## Task description
Reproduce verbatim the lines up to and including the one with "return grip", starting from the first.

## Information shown

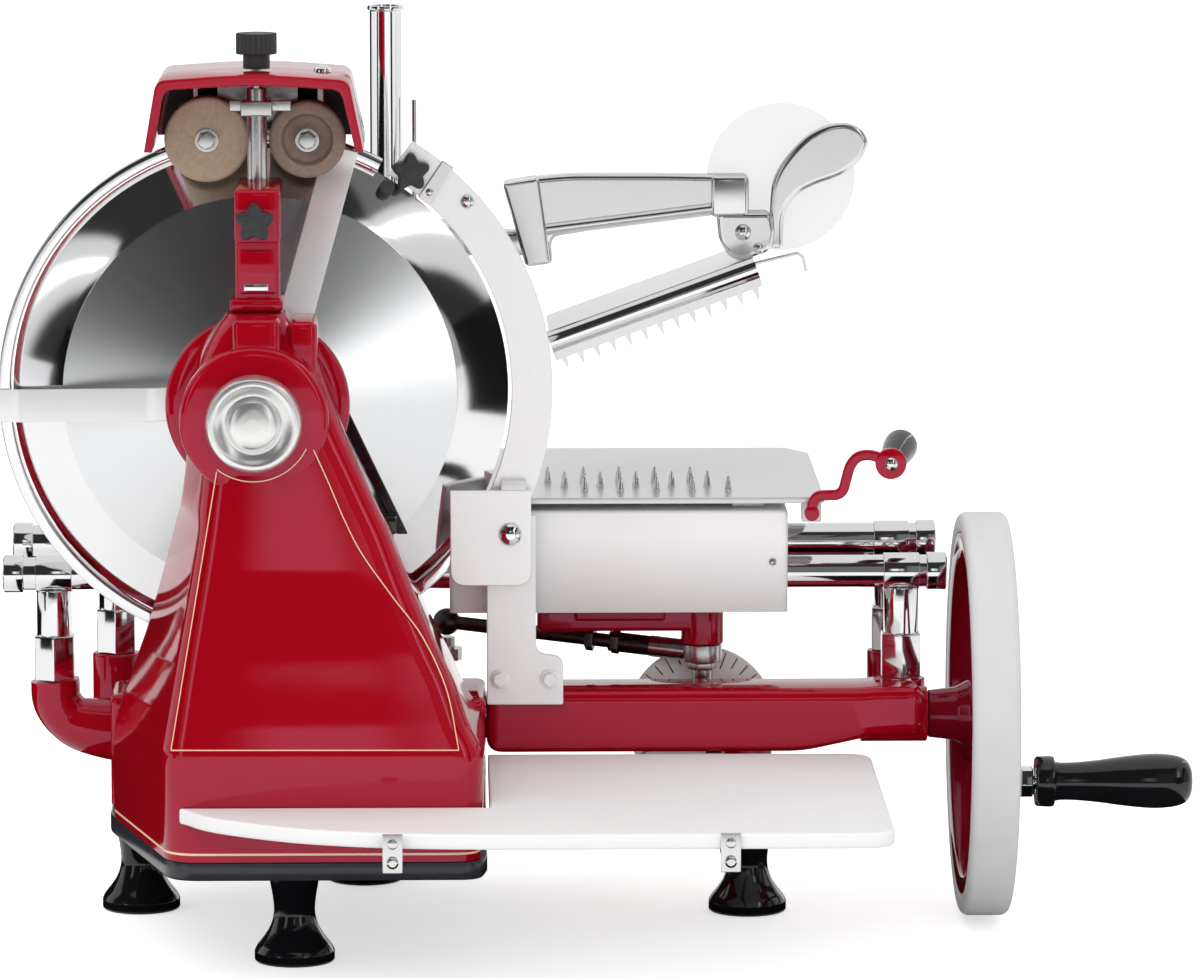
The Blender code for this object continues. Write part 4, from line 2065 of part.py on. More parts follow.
def make_release_lever():
    pivot = LEVER_PIVOT
    ring = (LEVER_RING_X, LEVER_RING_HEIGHT)
    rise = ring[1] - pivot[1]
    run = ring[0] - pivot[0]
    path = [
        pivot,
        (pivot[0] + run * 0.18, pivot[1] + rise * 0.12),
        (pivot[0] + run * 0.38, pivot[1] + rise * 0.20),
        (pivot[0] + run * 0.46, pivot[1] + rise * 0.75),
        (pivot[0] + run * 0.60, pivot[1] + rise),
        ring,
    ]
    outline = wide_line(path, LEVER_BAR)
    at = (pivot[0], LEVER_Y, pivot[1])
    lever = plate("release_lever", outline, LEVER_THICKNESS, "Y", LEVER_Y, "enamel", at=at)
    front = LEVER_Y - LEVER_THICKNESS / 2
    eyes = [
        cylinder(f"lever_eye_{i}", radius, (x, front + GAP * i, z), LEVER_THICKNESS - GAP * i * 2, "Y")
        for i, (radius, (x, z)) in enumerate(((LEVER_EYE_RADIUS, pivot), (LEVER_RING_RADIUS, ring)))
    ]
    pin = cylinder(
        "lever_pin", LEVER_PIN_RADIUS, (pivot[0], LEVER_Y, pivot[1]), LEVER_LUG, "Y", steps=COARSE_STEPS
    )
    way = Vector(LEVER_GRIP_LEAN_SHARES).normalized()
    turn = way.to_track_quat("Z", "Y").to_euler()
    start = Vector((ring[0], LEVER_Y, ring[1]))
    post = cylinder("grip_post", LEVER_PIN_RADIUS, start, LEVER_GRIP_LENGTH * 0.7, "Z", steps=COARSE_STEPS)
    post.rotation_euler = turn
    combine(lever, [*eyes, pin, post])
    bore = LEVER_PIN_RADIUS + GAP
    length = LEVER_GRIP_LENGTH
    seat = LEVER_THICKNESS
    r = LEVER_GRIP_RADIUS
    grip = turned(
        "lever_grip",
        [
            (0, seat + length),
            (r * 0.7, seat + length),
            (r, seat + length * 0.88),
            (r * 0.92, seat + length * 0.5),
            (r * 0.72, seat + length * 0.12),
            (r * 0.72, seat),
            (bore, seat),
            (bore, length * 0.75),
            (0, length * 0.75),
        ],
        start,
        "Z",
        "knob",
        COARSE_STEPS + COARSE_STEPS // 4,
    )
    grip.rotation_euler = turn
    return grip


def plate_height(x):
    """The middle of the slanted press plate, at an x."""
    share = (x - PRESS_PLATE_LOW[0]) / (PRESS_PLATE_HIGH[0] - PRESS_PLATE_LOW[0])
    return PRESS_PLATE_LOW[1] + (PRESS_PLATE_HIGH[1] - PRESS_PLATE_LOW[1]) * share


def make_press():
    base = TABLE_TOP + GAP
    r = PRESS_POST_RADIUS
    post = turned(
        "press_post",
        [
            (0, PRESS_POST_TOP - PRESS_POST_RIM * 3),
            (r - PRESS_POST_RIM, PRESS_POST_TOP - PRESS_POST_RIM * 3),
            (r - PRESS_POST_RIM, PRESS_POST_TOP),
            (r + PRESS_POST_RIM, PRESS_POST_TOP),
            (r + PRESS_POST_RIM, PRESS_POST_TOP - PRESS_POST_RIM * 2),
            (r, PRESS_POST_TOP - PRESS_POST_RIM * 2),
            (r, base + POST_FLANGE),
            (r * POST_FLANGE_SHARE, base + POST_FLANGE),
            (r * POST_FLANGE_SHARE, base),
            (0, base),
        ],
        (POST_X, POST_Y, 0),
        "Z",
        "chrome",
    )
    guide = cylinder(
        "guide_wire",
        GUIDE_RADIUS,
        (POST_X + GUIDE_OFFSET, POST_Y, base + POST_FLANGE / 2),
        GUIDE_TOP - base - POST_FLANGE / 2,
        "Z",
        steps=COARSE_STEPS,
    )
    guide_foot = block(
        "guide_foot",
        (POST_X, POST_Y - r / 2, base + GAP),
        (POST_X + GUIDE_OFFSET + GUIDE_RADIUS * 2, POST_Y + r / 2, base + POST_FLANGE - GAP),
    )
    combine(post, [guide, guide_foot])

    outer = r + GAP + CARRIER_WALL
    x, z = PRESS_HINGE
    back = PRESS_Y + PRESS_ARM_DEPTH / 2 + GAP * 2
    carrier = cylinder("press_carrier", outer, (POST_X, POST_Y, CARRIER_BOTTOM), CARRIER_HEIGHT, "Z", "chrome")
    limb = block(
        "carrier_limb",
        (POST_X, back, z - HINGE_EYE_RADIUS * 0.7),
        (x, back + PRESS_ARM_DEPTH * 0.7, z + HINGE_EYE_RADIUS * 0.7),
    )
    knuckle = cylinder("carrier_knuckle", HINGE_EYE_RADIUS, (x, back, z), PRESS_ARM_DEPTH * 0.7, "Y")
    web = block(
        "carrier_web",
        (POST_X, back + PRESS_ARM_DEPTH * 0.3, z - HINGE_EYE_RADIUS * 0.6),
        (POST_X + outer * 1.2, POST_Y, z + HINGE_EYE_RADIUS * 0.6),
    )
    hinge_pin = cylinder(
        "hinge_pin",
        HINGE_PIN_RADIUS,
        (x, PRESS_Y - PRESS_ARM_DEPTH / 2 - GAP, z),
        PRESS_ARM_DEPTH + PRESS_ARM_DEPTH * 0.4,
        "Y",
        steps=COARSE_STEPS,
    )
    combine(carrier, [limb, knuckle, web, hinge_pin])
    post_bore = cylinder(
        "post_bore", r + GAP, (POST_X, POST_Y, CARRIER_BOTTOM - OVERRUN), CARRIER_HEIGHT + OVERRUN * 2, "Z"
    )
    guide_bore = cylinder(
        "guide_bore",
        GUIDE_RADIUS + ROD_CLEARANCE / 2,
        (POST_X + GUIDE_OFFSET, POST_Y, CARRIER_BOTTOM - OVERRUN),
        CARRIER_HEIGHT + OVERRUN * 2,
        "Z",
        steps=COARSE_STEPS,
    )
    cut(carrier, [post_bore, guide_bore])

    arm = plate(
        "press_arm", list(PRESS_ARM_OUTLINE), PRESS_ARM_DEPTH, "Y", PRESS_Y, "chrome", at=(x, PRESS_Y, z)
    )
    bar = block(
        "arm_bar",
        (x, PRESS_Y - PRESS_ARM_DEPTH * 0.4, z - HINGE_EYE_RADIUS * 0.65),
        (PRESS_BAR_END, PRESS_Y + PRESS_ARM_DEPTH * 0.4, z + HINGE_EYE_RADIUS * 0.65),
    )
    eye = cylinder(
        "arm_eye", HINGE_EYE_RADIUS, (x, PRESS_Y - PRESS_ARM_DEPTH / 2, z), PRESS_ARM_DEPTH, "Y"
    )
    clamp_left, clamp_right = PRESS_CLAMP_XS
    lift = PRESS_PLATE_THICKNESS / 2 * 1.1 + GAP
    clamp = plate(
        "press_clamp",
        [
            (clamp_left, plate_height(clamp_left) + lift),
            (clamp_left + (clamp_right - clamp_left) * 0.5, plate_height((clamp_left + clamp_right) / 2) + lift),
            (clamp_right, plate_height(clamp_right) + lift),
            (clamp_right, PRESS_CLAMP_TOP),
            (clamp_left, PRESS_CLAMP_TOP),
        ],
        PRESS_ARM_DEPTH * 0.94,
        "Y",
        PRESS_Y,
    )
    combine(arm, [bar, eye, clamp])
    eye_bore = cylinder(
        "arm_eye_bore",
        HINGE_PIN_RADIUS + GAP,
        (x, PRESS_Y - PRESS_ARM_DEPTH, z),
        PRESS_ARM_DEPTH * 2,
        "Y",
        steps=COARSE_STEPS,
    )
    cut(arm, [eye_bore])

    thick = PRESS_PLATE_THICKNESS / 2
    low_x, high_x = PRESS_PLATE_LOW[0], PRESS_PLATE_HIGH[0]
    outline = [
        (low_x, PRESS_PLATE_LOW[1] - thick),
        (high_x, PRESS_PLATE_HIGH[1] - thick),
        (high_x, PRESS_PLATE_HIGH[1] + thick),
        (low_x, PRESS_PLATE_LOW[1] + thick),
    ]
    depth = PRESS_PLATE_BACK - PRESS_PLATE_FRONT
    plate("press_plate", outline, depth, "Y", (PRESS_PLATE_BACK + PRESS_PLATE_FRONT) / 2, "pale_steel")

    roll_y = PRESS_PLATE_FRONT - PRESS_ROLL_RADIUS - GAP
    start = Vector((low_x, roll_y, plate_height(low_x)))
    end = Vector((high_x, roll_y, plate_height(high_x)))
    way = end - start
    outline = [(start.x, start.z), (end.x, end.z)]
    down = Vector((way.z, 0, -way.x)).normalized()
    root_line = start + down * (PRESS_ROLL_RADIUS + COMB_TOOTH_DEPTH * 0.8)
    tip_line = start + down * (PRESS_ROLL_RADIUS + COMB_TOOTH_DEPTH * 2)
    points = [(start.x, start.z), (end.x, end.z)]
    for i in range(COMB_TEETH, 0, -1):
        for share, line in ((i, root_line), (i - 0.5, tip_line)):
            point = line + way * share / COMB_TEETH
            points.append((point.x, point.z))
    points.append((root_line.x, root_line.z))
    comb = plate("press_comb", points, COMB_THICKNESS, "Y", roll_y, "steel")
    roll = tube("comb_roll", [start, end], PRESS_ROLL_RADIUS, sides=4)
    combine(comb, [roll])

    back_y = PRESS_Y + PRESS_ARM_DEPTH / 2 + GAP
    turned(
        "hand_guard",
        [
            (0, GUARD_DISC_THICKNESS),
            (GUARD_DISC_RADIUS, GUARD_DISC_THICKNESS),
            (GUARD_DISC_RADIUS, 0),
            (0, 0),
        ],
        (GUARD_DISC_X, back_y, GUARD_DISC_HEIGHT),
        "Y",
        "clear",
        FINE_STEPS,
    )
    paddle_y = PRESS_Y - PRESS_ARM_DEPTH / 6
    plate("press_handle", list(PADDLE_OUTLINE), PADDLE_THICKNESS, "Y", paddle_y, "chrome")


def make_tray():
    right = BASE_RIGHT + TRAY_CLEARANCE
    front = -BASE_FRONT - TRAY_CLEARANCE
    corners = [
        (TRAY_TIP_X, front),
        (TRAY_TIP_X * 0.15, -TRAY_FRONT + (TRAY_FRONT + front) * 0.5),
        (TRAY_CURVE_X, -TRAY_FRONT),
        (TRAY_RIGHT, -TRAY_FRONT),
        (TRAY_RIGHT, -BEAM_FRONT - TRAY_CLEARANCE),
        (right, -BEAM_FRONT - TRAY_CLEARANCE),
        (right, front),
    ]
    outline = rounded(corners, (0, TRAY_CORNER, TRAY_CORNER, TRAY_CORNER, TRAY_CORNER, 0, 0))
    plate("tray_board", outline, TRAY_THICKNESS, "Z", TRAY_TOP - TRAY_THICKNESS / 2, "white")
    bar_top = TRAY_TOP - TRAY_THICKNESS - GAP
    for side, x in zip(("left", "right"), CLIP_XS):
        clip = block(
            f"tray_clip_{side}",
            (x - CLIP_WIDTH / 2, -TRAY_FRONT - GAP - CLIP_THICKNESS, CLIP_BOTTOM),
            (x + CLIP_WIDTH / 2, -TRAY_FRONT - GAP, CLIP_TOP),
            "chrome",
        )
        back = -BASE_FRONT - GAP if side == "left" else BEAM_FRONT * 6
        bar = block(
            f"clip_bar_{side}",
            (x - CLIP_WIDTH / 2 + GAP, -TRAY_FRONT - CLIP_THICKNESS / 2, bar_top - CLIP_BAR),
            (x + CLIP_WIDTH / 2 - GAP, back, bar_top),
        )
        heads = [
            cylinder(
                f"clip_head_{side}_{i}",
                CLIP_HEAD_RADIUS,
                (x, -TRAY_FRONT - GAP - CLIP_THICKNESS / 2, CLIP_BOTTOM + (CLIP_TOP - CLIP_BOTTOM) * share),
                CLIP_THICKNESS * 1.4,
                "-Y",
                steps=COARSE_STEPS,
            )
            for i, share in enumerate(CLIP_HEAD_SHARES)
        ]
        extra = []
        if side == "right":
            extra = [
                block(
                    "clip_riser",
                    (x - CLIP_WIDTH / 2 + GAP * 2, BEAM_FRONT, bar_top - CLIP_BAR + GAP),
                    (x + CLIP_WIDTH / 2 - GAP * 2, back - GAP, BEAM_BOTTOM - GAP),
                )
            ]
        combine(clip, [bar, *heads, *extra])


def make_dial():
    centre = (DIAL_X, DIAL_HEIGHT)
    plate(
        "thickness_dial",
        ring_outline(centre, DIAL_RADIUS, FINE_STEPS),
        DIAL_THICKNESS,
        "Y",
        DIAL_FRONT + DIAL_THICKNESS / 2,
        "white",
        [ring_outline(centre, DIAL_STUD_RADIUS + GAP, COARSE_STEPS)],
        (DIAL_X, DIAL_FRONT, DIAL_HEIGHT),
    )


def settle_origin():
    """Moves everything, so that the origin is the middle of the bottom of the machine's box."""
    bpy.context.view_layer.update()
    graph = bpy.context.evaluated_depsgraph_get()
    low = Vector((math.inf,) * 3)
    high = -low
    for obj in PIECES.objects:
        evaluated = obj.evaluated_get(graph)
        for vertex in evaluated.data.vertices:
            point = evaluated.matrix_world @ vertex.co
            low = Vector(map(min, low, point))
            high = Vector(map(max, high, point))
    shift = Vector(((low.x + high.x) / 2, (low.y + high.y) / 2, low.z))
    for obj in (*PIECES.objects, *CUTTERS.objects):
        obj.location = obj.location - shift
    return shift


make_base()
make_plinth_and_feet()
make_posts()
make_rods()
make_beams()
make_drive_train()
make_connecting_rod()
make_flywheel()
make_hub_and_blade()
make_ring_guard()
make_gauge()
make_deflector()
make_upper_arm()
make_sharpener()
make_carriage()
make_table()
make_release_lever()
make_press()
make_tray()
make_dial()
SHIFT = settle_origin()
print("machine frame moved by", tuple(round(v, 5) for v in SHIFT))
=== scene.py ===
"""Looks for the hand crank meat slicer: smooth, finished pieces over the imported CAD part.

Everything is laid out in the machine's own frame, in millimetres: X = 0 is the blade's axis, Y = 0 its
cutting plane, Z = 0 the surface that the feet stand on, +X to the flywheel and +Y away from the operator's
side. fit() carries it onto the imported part, in metres. The sizes in the materials, the stage and the camera
are in metres from the start.
"""
import json
import math

import bmesh
import bpy
import numpy as np
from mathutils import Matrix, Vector


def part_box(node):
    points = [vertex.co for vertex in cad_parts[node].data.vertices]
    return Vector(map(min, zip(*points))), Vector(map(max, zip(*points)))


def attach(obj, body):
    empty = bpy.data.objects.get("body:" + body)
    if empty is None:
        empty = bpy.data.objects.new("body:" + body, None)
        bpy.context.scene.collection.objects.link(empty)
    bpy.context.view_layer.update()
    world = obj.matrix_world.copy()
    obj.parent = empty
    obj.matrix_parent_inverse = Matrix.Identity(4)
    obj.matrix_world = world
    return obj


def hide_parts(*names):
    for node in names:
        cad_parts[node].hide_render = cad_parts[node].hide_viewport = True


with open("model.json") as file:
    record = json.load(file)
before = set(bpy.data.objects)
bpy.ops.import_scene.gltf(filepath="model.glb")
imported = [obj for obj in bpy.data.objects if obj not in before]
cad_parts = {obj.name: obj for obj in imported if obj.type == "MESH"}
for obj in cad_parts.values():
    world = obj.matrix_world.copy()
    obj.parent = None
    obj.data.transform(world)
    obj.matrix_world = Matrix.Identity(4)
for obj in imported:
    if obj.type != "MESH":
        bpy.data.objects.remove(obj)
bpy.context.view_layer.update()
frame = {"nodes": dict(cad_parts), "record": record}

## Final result
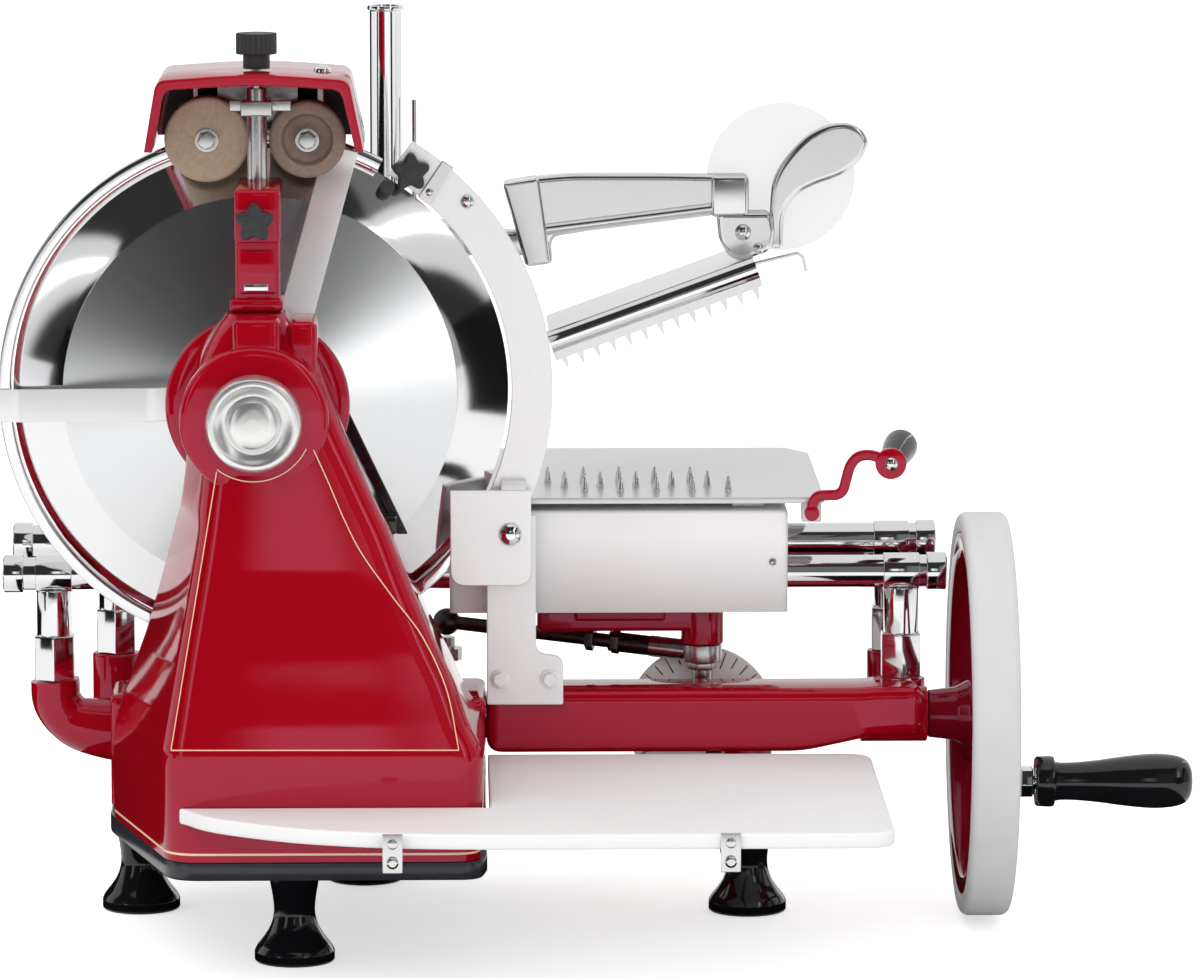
The Blender code for this object continues. Write part 4, from line 2065 of part.py on. More parts follow.
def make_release_lever():
    pivot = LEVER_PIVOT
    ring = (LEVER_RING_X, LEVER_RING_HEIGHT)
    rise = ring[1] - pivot[1]
    run = ring[0] - pivot[0]
    path = [
        pivot,
        (pivot[0] + run * 0.18, pivot[1] + rise * 0.12),
        (pivot[0] + run * 0.38, pivot[1] + rise * 0.20),
        (pivot[0] + run * 0.46, pivot[1] + rise * 0.75),
        (pivot[0] + run * 0.60, pivot[1] + rise),
        ring,
    ]
    outline = wide_line(path, LEVER_BAR)
    at = (pivot[0], LEVER_Y, pivot[1])
    lever = plate("release_lever", outline, LEVER_THICKNESS, "Y", LEVER_Y, "enamel", at=at)
    front = LEVER_Y - LEVER_THICKNESS / 2
    eyes = [
        cylinder(f"lever_eye_{i}", radius, (x, front + GAP * i, z), LEVER_THICKNESS - GAP * i * 2, "Y")
        for i, (radius, (x, z)) in enumerate(((LEVER_EYE_RADIUS, pivot), (LEVER_RING_RADIUS, ring)))
    ]
    pin = cylinder(
        "lever_pin", LEVER_PIN_RADIUS, (pivot[0], LEVER_Y, pivot[1]), LEVER_LUG, "Y", steps=COARSE_STEPS
    )
    way = Vector(LEVER_GRIP_LEAN_SHARES).normalized()
    turn = way.to_track_quat("Z", "Y").to_euler()
    start = Vector((ring[0], LEVER_Y, ring[1]))
    post = cylinder("grip_post", LEVER_PIN_RADIUS, start, LEVER_GRIP_LENGTH * 0.7, "Z", steps=COARSE_STEPS)
    post.rotation_euler = turn
    combine(lever, [*eyes, pin, post])
    bore = LEVER_PIN_RADIUS + GAP
    length = LEVER_GRIP_LENGTH
    seat = LEVER_THICKNESS
    r = LEVER_GRIP_RADIUS
    grip = turned(
        "lever_grip",
        [
            (0, seat + length),
            (r * 0.7, seat + length),
            (r, seat + length * 0.88),
            (r * 0.92, seat + length * 0.5),
            (r * 0.72, seat + length * 0.12),
            (r * 0.72, seat),
            (bore, seat),
            (bore, length * 0.75),
            (0, length * 0.75),
        ],
        start,
        "Z",
        "knob",
        COARSE_STEPS + COARSE_STEPS // 4,
    )
    grip.rotation_euler = turn
    return grip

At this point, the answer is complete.